L’inopportuno trasferimento dalla natìa Normandia a Caen, la città di Guglielmo il conquistatore, dove l’illusorio senso di stabilità comincia inesorabilmente a vacillare, le irragionevoli pretese di perfezione del marito, per cui ogni spesa deve essere giustificata, la carezzevole complicità femminile della sorella gemella in grado di vincere pure l’ostacolo della distanza fisica, la foresta promossa ad allegoria del bisogno di respirare a pieni polmoni aria pulita ed eludere i miasmi dei comportamenti compulsivi di Greg, pervaso da dubbi paranoici, traggono linfa dalla virtù di scrivere con la luce dell’avveduta fotografia. Che consente di sfumare nel chiaroscuro tanto i mesti presagi quanto l’atroce caos, dovuto all’insalubre rimuginio maschile, e suggerire la radiosa via di scampo dal tetro predone narcisistico. Impersonato con lodevole perizia recitativa da Melvil Poupaud. A conferma del cristallino talento nel combinare al meglio accenti stranianti e umanisssimi semitoni. Già sugli scudi in Un bel mattino di Mia Hansen-Løve nel ruolo dell’incerto Clement. La sceneggiatura, ricavata dal romanzo L’amore e le foreste di Éric Reinhardt e redatta a quattro mani insieme alla perspicace ed eclettica Audrey Diwan, autrice a tutto tondo del solido film d’impegno civile La scelta di Anne – L’Événement, rifugge dai meri ricami intimisti allo scopo di cogliere con particolare acume la crudezza oggettiva della dipendenza affettiva congiunta all’ansia di affrancamento.

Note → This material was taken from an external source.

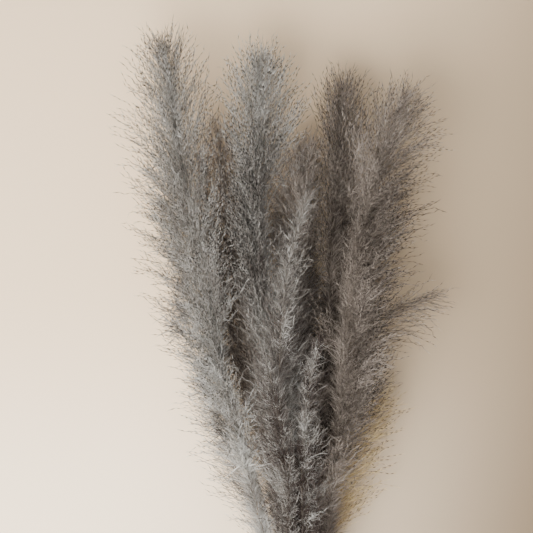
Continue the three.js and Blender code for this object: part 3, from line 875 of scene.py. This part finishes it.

Mentre i movimenti di macchina da destra a sinistra sanciscono da copione il termine dell’idillio, preannunciando in filigrana l’oscuro cambiamento di rotta, il serrato confronto della coppia che scoppia tradisce di quando in quando l’impasse dell’opera di giustapposizione. Che accosta alle debite variazioni sul tema, già ampiamente sfruttato, le tessere di una memoria troppo legata alla canonica morale della favola per riservare autentiche sorprese. L’epilogo però riscatta qualunque sensazione d’infecondo déjà vu e i limiti del thriller spurio con l’arpeggio essenziale ed evocativo delle emozioni sottese in zona Cesarini. Merita un supplemento d’applausi in tal senso la prova maiuscola di Virginie Efira nei panni, oltreché dell’affiatata gemella, della rediviva docente. Che, senza montare in cattedra, impartisce all’ex partner petulante la lectio magistralis della sacrosanta indifferenza. La guerra dichiarata dal patrocinatore legale in gonnella implica infatti il sano disincanto dinanzi all’extrema ratio dell’empia manipolazione. Perciò Il coraggio di Blanche rifiuta nel finale ogni ghirigoro. Riassumendo nel gioco fisionomico della prodiga attrice la densa dinamica interiore che passa, sulla scorta dell’ardimento muliebre, dal solco della luttuosa disperazione al logico avamposto dell’equa liberazione.